Gepaart mit der emotionalen Bindung, entwickelt sich das Syndrom der klammernden Mutter, die es gut meint, aber dem Kind kaum Platz zum Atmen gibt. Dass er sich als Großunternehmer um die Struktur Gedanken macht und Einfluss nimmt, klingt logisch, doch inzwischen spricht Koc auch ein mehr als gehöriges Wort in sportlichen Belangen mit.

Manchmal wirkt es so, als würde Koc Football Manager mit seinem Lieblingsklub spielen. Einen Sportdirektor hat der Klub nicht mehr, im Koc-Vorstand gibt es Zuständige für den Fußballbereich, doch das Gesicht der Abteilung und eigentlich des ganzen Klubs ist Koc.

Er sucht den Trainer, er sucht die Spieler, er urteilt über ihr Leistungsvermögen. Wen Koc nach Spielen über die Leistung spricht, klingt er immer mehr wie ein Trainer. "Wir kommen fußballerisch allmählich dorthin, wo ich die Mannschaft sehen will", sagt er neulich. Oder: "In der dritten Zone müssen wir noch effektiver werden."

Seit 2018 hat Fenerbahce knapp 60 Spieler verpflichtet und mindestens genauso viele abgegeben. Die hohe Fluktuation ist ständig neuer Ideen geschuldet, die man für die Kaderplanung hat. Erst sollten es viele Ausländer werden, dann konzentrierte man sich wieder auf inländische Spieler. Dann sollten erfahrene Spieler kommen, nun wieder junge Spieler.
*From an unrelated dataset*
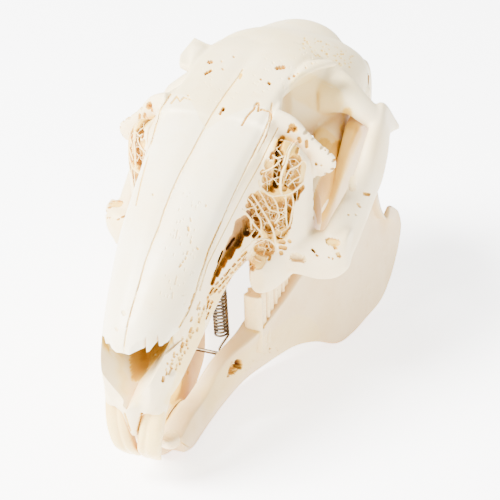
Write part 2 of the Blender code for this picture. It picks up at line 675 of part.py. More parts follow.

Inzwischen hat er ein inniges Verhältnis zu Roger Wittmann von der Agentur ROGON aufgebaut. Braucht Koc Rat oder Spieler, hilft die Agentur gerne weiter. Etwa durch die Vermittlung des zuvor vertraglosen Max Meyer. Insgesamt sechs ROGON-Klienten stehen bei Fenerbahce unter Vertrag.